January 8, 2014 Comments

On Wednesday the S&P 500 was flat (although the DOW was down 0.4%) and Toronto was up 0.1%

The Canadian dollar was down about a half cent.

I have U.S. stocks and U.S. cash. To hedge a bit of the U.S. cash (against a rise in the Canadian dollar) I bought some FXC on Toronto (update this should read New York) which is a fund of Canadian dollars that trades in U.S. currency. This was in an RRSP account. On TD Waterhouse, I get an automated wash trade which means I am buying this in U.S. dollars (with my U.S. cash that was in a U.S. money market account TDB 166). This means I am not paying any exchange fee to get back to Canadian currency. My plan would be to sell this if the Canadian dollar rises and I would have more U.S. dollars than I started with.
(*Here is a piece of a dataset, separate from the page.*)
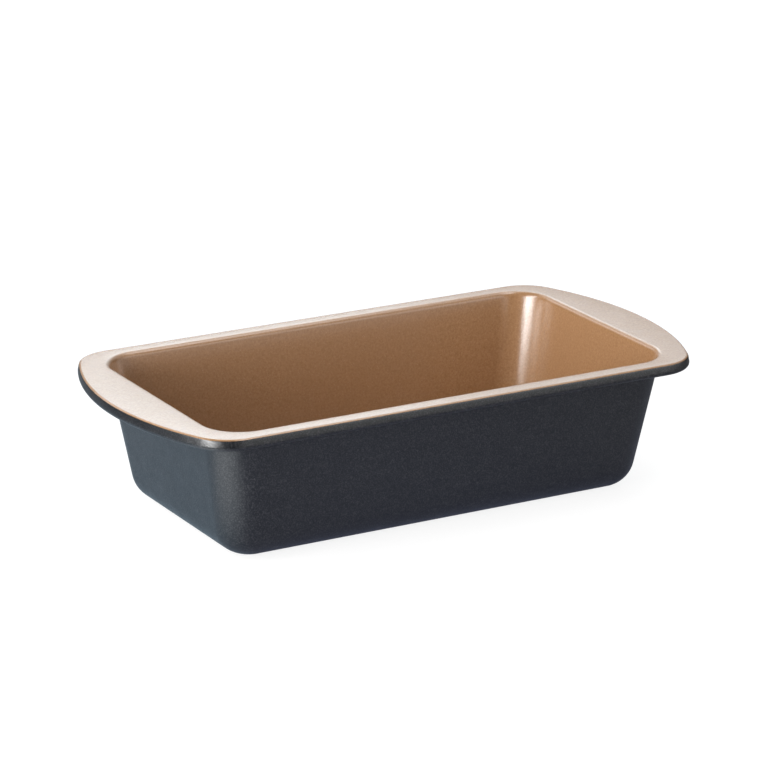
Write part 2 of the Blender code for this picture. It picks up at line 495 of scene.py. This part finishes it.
def add_softbox(name, azimuths, elevations, radiance, colour=(1, 1, 1)):
    """A soft lamp of flat panels that face the pan and together span some degrees, as seen from it."""
    count = math.ceil((azimuths[1] - azimuths[0]) / WIDEST_PANEL)
    half_wide = math.radians(azimuths[1] - azimuths[0]) / count / 2
    half_high = math.radians(elevations[1] - elevations[0]) / 2
    elevation = math.radians(sum(elevations) / 2)
    for index in range(count):
        back = seen_from(math.radians(azimuths[0]) + (2 * index + 1) * half_wide, elevation)
        lamp = bpy.data.lights.new(name, "AREA")
        lamp.shape = "RECTANGLE"
        lamp.size = 2 * LAMP_DISTANCE * math.tan(half_wide) * math.cos(elevation)
        lamp.size_y = 2 * LAMP_DISTANCE * math.tan(half_high)
        lamp.energy = radiance * math.pi * lamp.size * lamp.size_y
        lamp.color = colour
        panel = bpy.data.objects.new(name, lamp)
        panel.location = CAMERA_TARGET + LAMP_DISTANCE * back
        panel.rotation_euler = back.to_track_quat("Z", "Y").to_euler()
        panel.visible_camera = False
        bpy.context.scene.collection.objects.link(panel)


def add_world():
    """White where the camera looks, and a dim even studio for the light."""
    world = bpy.data.worlds.new("studio")
    world.use_nodes = True
    nodes, links = world.node_tree.nodes, world.node_tree.links
    background = nodes["Background"]
    rays = nodes.new("ShaderNodeLightPath")
    strength = nodes.new("ShaderNodeMapRange")
    strength.inputs["To Min"].default_value = WORLD_LIGHT
    links.new(rays.outputs["Is Camera Ray"], strength.inputs["Value"])
    links.new(strength.outputs["Result"], background.inputs["Strength"])
    background.inputs["Color"].default_value = (1, 1, 1, 1)
    bpy.context.scene.world = world


def add_camera():
    """The camera, level but for a slight roll, and shifted a little in its own picture plane."""
    back = seen_from(CAMERA_AZIMUTH, CAMERA_ELEVATION)
    level_right = direction(CAMERA_AZIMUTH)
    level_up = back.cross(level_right)
    right = math.cos(CAMERA_ROLL) * level_right + math.sin(CAMERA_ROLL) * level_up
    up = math.cos(CAMERA_ROLL) * level_up - math.sin(CAMERA_ROLL) * level_right
    place = CAMERA_TARGET + CAMERA_DISTANCE * back + CAMERA_RIGHT * right + CAMERA_UP * up
    data = bpy.data.cameras.new("camera")
    data.sensor_width = SENSOR_WIDTH
    data.lens = SENSOR_WIDTH * FOCAL_PIXELS / IMAGE_WIDTH
    camera = bpy.data.objects.new("camera", data)
    turned = Matrix((right, up, back)).transposed().to_4x4()
    camera.matrix_world = Matrix.Translation(place) @ turned
    bpy.context.scene.collection.objects.link(camera)
    bpy.context.scene.camera = camera


columns = quarter_columns()
add_shell(
    "black_body", [column.body_section() for column in columns], "pan_body", black_finish()
)
add_shell(
    "copper_lining",
    [column.lining_section() for column in columns],
    "ceramic_lining",
    copper_ceramic(),
)
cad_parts["rim_wire"].material_slots[0].material = wire_steel()

add_floor()
add_world()
add_softbox("key_core", (-75, -57), (1, 18), 15)
add_softbox("key_side", (-90, -75), (1, 30), 10.5)
add_softbox("key_upper", (-75, -60), (18, 30), 5.5)
add_softbox("left_high", (-110, -75), (30, 48), 7.3)
add_softbox("back_main", (147, 170), (18, 36), 3.4, COOL_WHITE)
add_softbox("back_right", (130, 147), (18, 36), 2.1, COOL_WHITE)
add_softbox("back_high", (130, 220), (36, 56), 1.2)
add_softbox("back_left", (190, 210), (18, 36), 2.4)
add_softbox("back_low", (120, 190), (2, 18), 0.6)
add_softbox("front_low", (0, 80), (1, 16), 1)
add_softbox("front_right", (20, 50), (16, 34), 2)
add_softbox("right_high", (60, 130), (25, 50), 0.7)
add_softbox("overhead", (20, 135), (56, 80), 3.1)
add_camera()

bpy.context.scene.view_settings.view_transform = "Standard"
This sort of thing may not be worth bothering with, but anyhow I am doing this on a small scale.

As the Canadian dollar falls this helps exporters and hurts retailers who sell imported products. I considered if I should trim my Canadian Tire position. But most of that is in a taxable account and I don’t think it is wise to trigger a capital gain.

It certainly has been a good time to own (most) stocks these past few years, especially U.S. stocks. Basically most large companies make strong profits and owning these companies tend to to work out well for investors, although with lots of ups and downs.